/---

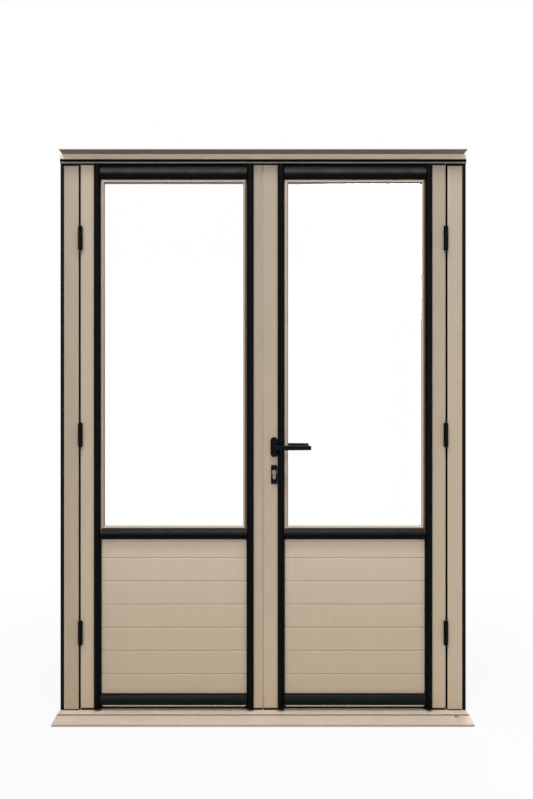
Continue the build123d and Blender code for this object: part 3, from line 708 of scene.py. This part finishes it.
gasket = add_node(gasket_tree, "GeometryNodeCurveToMesh")
feed(gasket_tree, gasket.inputs["Curve"], upright_line.outputs[0])
feed(gasket_tree, gasket.inputs["Profile Curve"], soft_section.outputs[0])
copy_to_spots(gasket_tree, inputs, gasket.outputs[0])
print(gasket_tree.name, len(gasket_tree.nodes), "nodes")

# %% Gaskets against the glass and the panels
BEAD_WIDTH = 12 * MM
INNER_BEAD_WIDTH = 6 * MM
GASKET_WIDTH = 1.6 * MM
GASKET_DEPTH = 2.5 * MM
PANEL_GASKET = 2.0 * MM
OUTWARD = (0, -1, 0)
INWARD = (0, 1, 0)


def gasket_round(
        name, opening, inset, face, facing, width, body, finish=rubber_black, slot="black_rubber"):
    """A gasket inside an opening, at an inset from its edges, lying on a face of the pane."""
    low, high = opening
    stand = GASKET_DEPTH / 2 if facing == INWARD else -GASKET_DEPTH / 2
    middle = ((low.x + high.x) / 2, face + stand, (low.z + high.z) / 2)
    grow(
        name, gasket_tree, [middle], facing, finish, body, slot,
        width=high.x - low.x - 2 * inset - width, height=high.z - low.z - 2 * inset - width,
        strip_width=width, strip_depth=GASKET_DEPTH)


for side in ("left", "right"):
    body = f"{side}_leaf"
    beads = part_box(f"{side}_glazing_beads")
    glass_low, glass_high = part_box(f"{side}_glass")
    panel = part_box(f"{side}_panel")
    gasket_round(
        f"{side}_outer_glass_gasket", beads, BEAD_WIDTH, glass_low.y, OUTWARD, GASKET_WIDTH, body,
        seal_grey, "beige_seal")
    gasket_round(
        f"{side}_inner_glass_gasket", beads, INNER_BEAD_WIDTH, glass_high.y, INWARD, GASKET_WIDTH, body)
    gasket_round(f"{side}_outer_panel_gasket", panel, 0, panel[0].y, OUTWARD, PANEL_GASKET, body)
    gasket_round(f"{side}_inner_panel_gasket", panel, 0, panel[1].y, INWARD, PANEL_GASKET, body)

# %% [markdown]
# ## Screws and caps
#
# A screw head is a low dome with a cross cut into it. We take a ball, press everything below its middle
# flat and squeeze the rest to the head's height, which leaves a closed dome. The cross is two crossed
# blocks, taken away with a Boolean once, before the head is copied. The same dome without its cross
# closes each end of a hinge knuckle.


# %% Dome and screw trees
def pressed_dome(tree, radius, height, segments, rings):
    """A ball pressed flat underneath and squeezed to a height above."""
    ball = add_node(tree, "GeometryNodeMeshUVSphere")
    ball.inputs["Segments"].default_value = segments
    ball.inputs["Rings"].default_value = rings
    feed(tree, ball.inputs["Radius"], radius)
    place = add_node(tree, "GeometryNodeInputPosition").outputs[0]
    split = add_node(tree, "ShaderNodeSeparateXYZ")
    tree.links.new(place, split.inputs[0])
    risen = calculate(tree, "MAXIMUM", split.outputs["Z"], 0.0)
    squeezed = calculate(tree, "MULTIPLY", risen, calculate(tree, "DIVIDE", height, radius))
    press = add_node(tree, "GeometryNodeSetPosition")
    tree.links.new(ball.outputs["Mesh"], press.inputs["Geometry"])
    pressed = vector_of(tree, split.outputs["X"], split.outputs["Y"], squeezed)
    tree.links.new(pressed, press.inputs["Position"])
    return press.outputs[0]


def raised_block(tree, width, length, depth, top):
    """A block as deep as asked below a height, to cut with."""
    block = add_node(tree, "GeometryNodeMeshCube")
    size = vector_of(tree, width, length, calculate(tree, "MULTIPLY", depth, 2.0))
    tree.links.new(size, block.inputs["Size"])
    lift = add_node(tree, "GeometryNodeTransform")
    tree.links.new(block.outputs["Mesh"], lift.inputs["Geometry"])
    tree.links.new(vector_of(tree, 0.0, 0.0, top), lift.inputs["Translation"])
    return lift.outputs[0]


cap_tree, inputs = new_shape_tree("domed_cap", {"Radius": 6 * MM, "Height": 2.5 * MM})
cap = pressed_dome(cap_tree, inputs["Radius"], inputs["Height"], segments=24, rings=12)
copy_to_spots(cap_tree, inputs, cap)

screw_tree, inputs = new_shape_tree("cross_head_screw", {
    "Radius": 3.6 * MM, "Height": 0.8 * MM, "Cross": 3.8 * MM, "Arm": 0.9 * MM, "Arm Depth": 0.6 * MM,
})
head = pressed_dome(screw_tree, inputs["Radius"], inputs["Height"], segments=20, rings=10)
cut = add_node(screw_tree, "GeometryNodeMeshBoolean", operation="DIFFERENCE", solver="EXACT")
screw_tree.links.new(head, cut.inputs["Mesh 1"])
for width, length in (("Arm", "Cross"), ("Cross", "Arm")):
    arm = raised_block(screw_tree, inputs[width], inputs[length], inputs["Arm Depth"], inputs["Height"])
    screw_tree.links.new(arm, cut.inputs["Mesh 2"])
copy_to_spots(screw_tree, inputs, cut.outputs["Mesh"], seed=7)
print(cap_tree.name, len(cap_tree.nodes), "nodes,", screw_tree.name, len(screw_tree.nodes), "nodes")

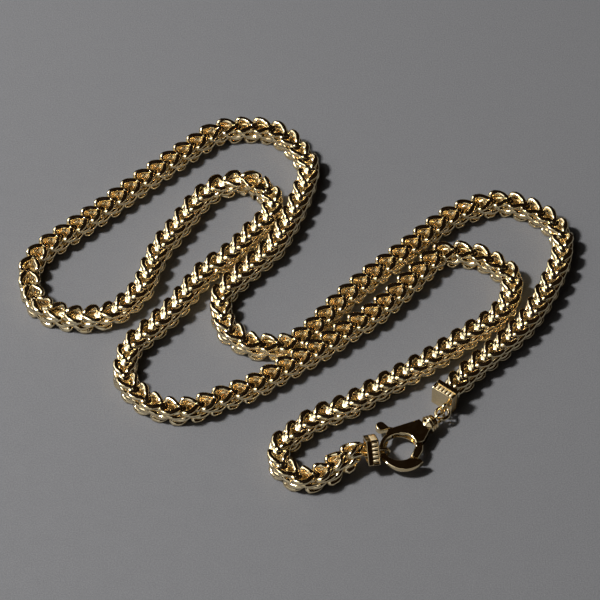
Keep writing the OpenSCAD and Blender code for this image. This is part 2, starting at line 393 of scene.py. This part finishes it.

\---

Problem to work on
How many lines of the entries above hold the string "beads"? Reply with the number alone.

Result
3